No, it reads like denial, and cynicism, a kind of national virtue signalling: Britain turns its face to the place it has done least wrong, to distract from wrongs elsewhere. To read of plans commemorating Jews — easy to rally support for, since they are dead — while politicians tut at migrant boats and fantasise about interning refugees on islands is nauseating. Europe is facing the greatest refugee crisis since the war. The government is playing catch-up in bronze because it’s easy. Perhaps, in 80 years, when the current migrants are shut out, and dead, they will be honoured with an ugly memorial.

There is a memorial already in Victoria Tower Gardens: Samuel Sanders Teulon’s memorial to Thomas Fowell Buxton, the abolitionist. That it is to the abolitionist rather than the enslaved is typical. It is obvious what should be memorialised by the British state at the centre of its pomp: slavery and murderous colonialism.
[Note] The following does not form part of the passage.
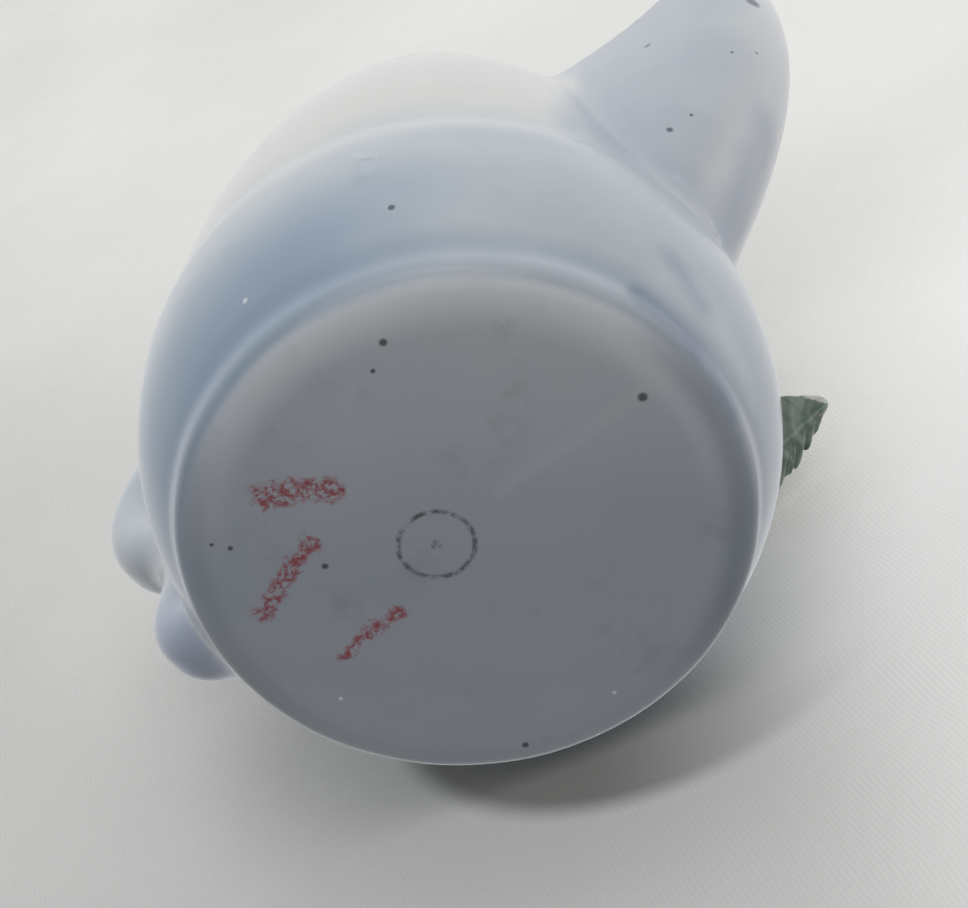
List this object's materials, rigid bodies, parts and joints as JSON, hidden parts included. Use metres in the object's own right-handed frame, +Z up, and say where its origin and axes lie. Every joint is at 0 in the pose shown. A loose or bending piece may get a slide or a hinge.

But that is too loaded for a government led by a man whose novel Seventy-Two Virgins is little more than a collection of racist epithets. Better to let compliant Jews have their memorial and, to the rest, nothing.

Beautiful trees will be destroyed: the opposite of the Jewish dictum to choose life. The Buxton memorial — such as it is — will be overshadowed; black pain dwarfed, quite literally, by Jewish pain. A promise will be broken: in 1879 a donation of £1000 was given by the Rt Hon W H Smith, on condition that Victoria Tower Gardens would serve local people in perpetuity. It will become a target for anti-Semites, and their myths of Jewish power. And, finally, as a Holocaust survivor pointed out to me this morning, it’s on a flood plain. That should be enough.